Jeremy does score highly though but I'm not entirely convinced it is because he opposed conflict(s) involving Iraq or apologising (later) on behalf of the Labour party.
I believe deep down it's because 'Things can only get better'.

Mathias Alexander said...

Jeremy Corbyn won by not being any of the other candidates. The other candidates were New Labour, associated with:-

Light touch bank regulation
Tax avoidance
PFI
Privatisation
Lobbying
Poor record on civil liberties

Jeremy Corbyn is still not any of the other candidates.

In the wider world the Greens aren't any of the other parties and the Lib Dems promised not to be, but they lied.

If you keep voting for someone why would they change?

Does the 'center' want the things Corbyn supporters didn't like about New Labour?

How do we know what the center wants?

Why describe New Labour policies as 'moderate'?

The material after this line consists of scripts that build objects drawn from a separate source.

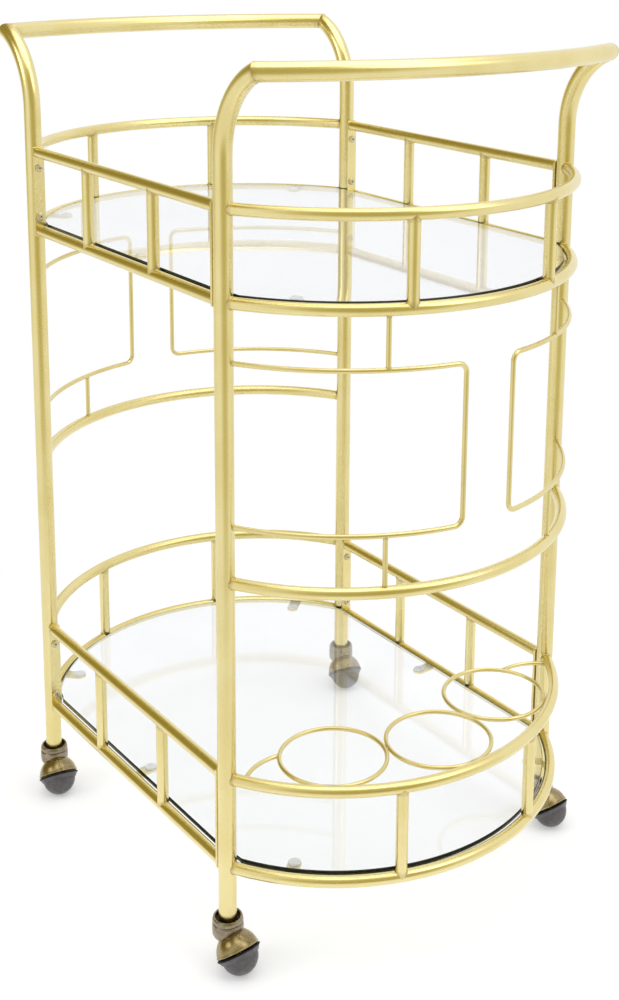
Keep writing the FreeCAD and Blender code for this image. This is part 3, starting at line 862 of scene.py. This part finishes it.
tab_half_width = 0.007
tab_thickness = 0.0025
tab_length = rail_radius + 0.017
tab_root = 0.0046
tab_arc_angle = math.radians(47)
soft_edge_rounding = 0.0004
tab_bead_radius = 0.0011
tab_bead_inset = 0.0002
tab_bead_width_share = 0.9


def tab_seats(z):
    """Placements of a shelf's six tabs: X points inward from the rail's axis, Z is up, from the tab's top."""
    seats = []
    for side in side_signs.values():
        turn = Matrix.Rotation(-side * math.pi / 2, 4, "Z")
        seats.append(Matrix.Translation((0, side * side_y, z)) @ turn)
    for sign in end_signs.values():
        for angle in (-tab_arc_angle, tab_arc_angle):
            point = on_bow(angle, z)
            turn = Matrix.Rotation(angle + math.pi if sign > 0 else -angle, 4, "Z")
            seats.append(Matrix.Translation((sign * point.x, point.y, z)) @ turn)
    return seats


tab_nose = arc_points(tab_length, 0, tab_half_width, -90, 90, 24)
tab_outline = [(tab_root, -tab_half_width), *tab_nose, (tab_root, tab_half_width)]
tab_tops = {name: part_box(f"glass_pads_{name}")[0].z for name in ("lower", "upper")}

for name, z in tab_tops.items():
    stock = Stock()
    for seat in tab_seats(z):
        plate(stock, tab_outline, tab_thickness, soft_edge_rounding,
              lambda u, v, height: seat @ Vector((u, v, height - tab_thickness)))
        root = seat @ Vector((rail_radius - tab_bead_inset, 0, -tab_thickness))
        touch_bead(stock, root, seat.to_3x3() @ across_y, tab_half_width * tab_bead_width_share,
                   tab_bead_radius, tab_bead_radius)
    tabs = stock.piece(f"glass_tabs_{name}_set", gold)
    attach(tabs, "frame")
    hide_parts(f"glass_tabs_{name}")


# ---- Glass pads ----
# Clear soft discs stuck on the tabs, which carry the glass and keep it from sliding. Moulded with a
# rounded rim, slightly milky and a little dusty on top.

pad_radius = 0.006
pad_thickness = 0.002

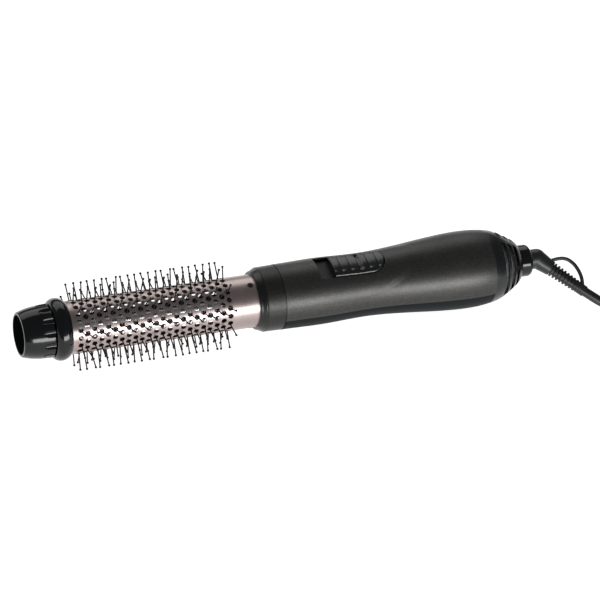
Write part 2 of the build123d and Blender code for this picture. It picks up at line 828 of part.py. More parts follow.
def contact_leaves():
    """Two pairs of leaf blocks that bear on the slip rings."""
    leaves = []
    inner = slip_ring_radius + leaf_gap
    room = ring(slip_ring_start() - 5, dome_end, carrier_radius - carrier_wall, inner)
    for number in range(2):
        station = slip_ring_start() + slip_ring_length / 2 + number * (slip_ring_length + 1.5)
        for side in (-1, 1):
            leaf = Pos(station, 0, side * 8) * Box(1.6, 3, 10)
            leaves.append(leaf & room)
    return Compound(children=leaves)


# ---- swivel -------------------------------------------------------------------------------------
def neck_front():
    return dome_end - rear_plate - 1.2 - 0.3


def slip_ring_start():
    return neck_front() - retainer_thickness - 10.5


def swivel_collar():
    """The gloss collar behind the grille, turning on a neck that a flange holds from inside."""
    start = dome_end + collar_gap
    rounded = ThreePointArc((swivel_end - 2.6, swivel_radius), (swivel_end - 0.75, swivel_radius - 0.75),
                            (swivel_end, swivel_radius - 2.6))
    rest = Polyline(
        (swivel_end, swivel_radius - 2.6), (swivel_end, 0), (neck_front() - retainer_thickness - 12, 0),
        (neck_front() - retainer_thickness - 12, spindle_radius), (neck_front() - retainer_thickness, spindle_radius),
        (neck_front() - retainer_thickness, retainer_radius), (neck_front(), retainer_radius),
        (neck_front(), neck_radius), (start, neck_radius), (start, swivel_radius), (swivel_end - 2.6, swivel_radius))
    return turned(rounded, rest)


def slip_rings():
    rings = []
    for number in range(2):
        start = slip_ring_start() + number * (slip_ring_length + 1.5)
        rings.append(ring(start, start + slip_ring_length, slip_ring_radius, spindle_radius))
    return Compound(children=rings)


bend_point = Vector(elbow_bend, 0, 0)
side_angle = radians(elbow_side)
outlet = Vector(
    cos(radians(elbow_angle)),
    -sin(radians(elbow_angle)) * sin(side_angle),
    -sin(radians(elbow_angle)) * cos(side_angle))
relief_start = bend_point + outlet * elbow_tail
sleeve_start = relief_start + outlet * relief_length
cord_start = sleeve_start + outlet * sleeve_length


def outlet_plane(origin):
    """A plane across the outlet with its x towards the hanging loop."""
    upright = (Vector(0, 0, 1) - outlet * outlet.Z).normalized()
    toward = upright.rotate(Axis((0, 0, 0), outlet), -loop_roll)
    return Plane(origin, x_dir=toward, z_dir=outlet)


def along_outlet(origin, start, length, radius, end_radius=None):
    """A cylinder or cone along the outlet, from start to start + length behind origin."""
    align = (Align.CENTER, Align.CENTER, Align.MIN)
    if end_radius is None:
        body = Cylinder(radius, length, align=align)
    else:
        body = Cone(radius, end_radius, length, align=align)
    return outlet_plane(origin + outlet * start) * body


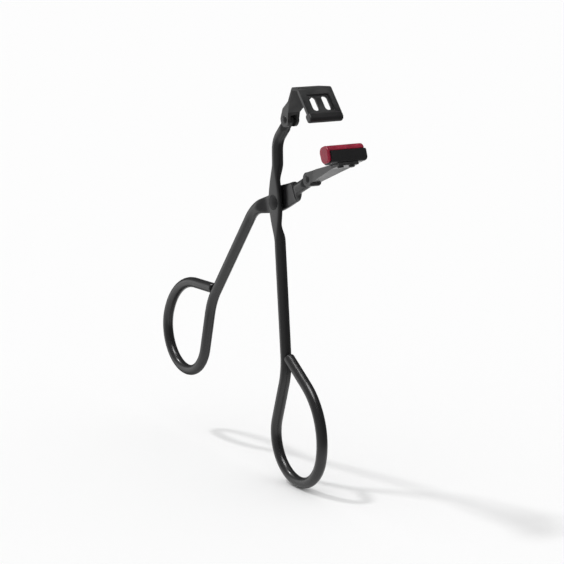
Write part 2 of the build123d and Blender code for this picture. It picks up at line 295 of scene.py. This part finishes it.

All most of the Corbyn supporters probably want is non exploding banks, public services that aren't a giant scheme for handing out money to rich people, and the freedom to go on a demonstration without being kettled and having your photograph taken. If those things were really on offer they might appeal to the middle ground, after all they were good enough for Winston Churchill and Harold MacMillan.

I'm 64 you know, and the older I get the more sense Dave Spart (of Private Eye) makes to me. But I still don't know what socialism is and as far as I can tell from sites like this, neithwer does anyone else.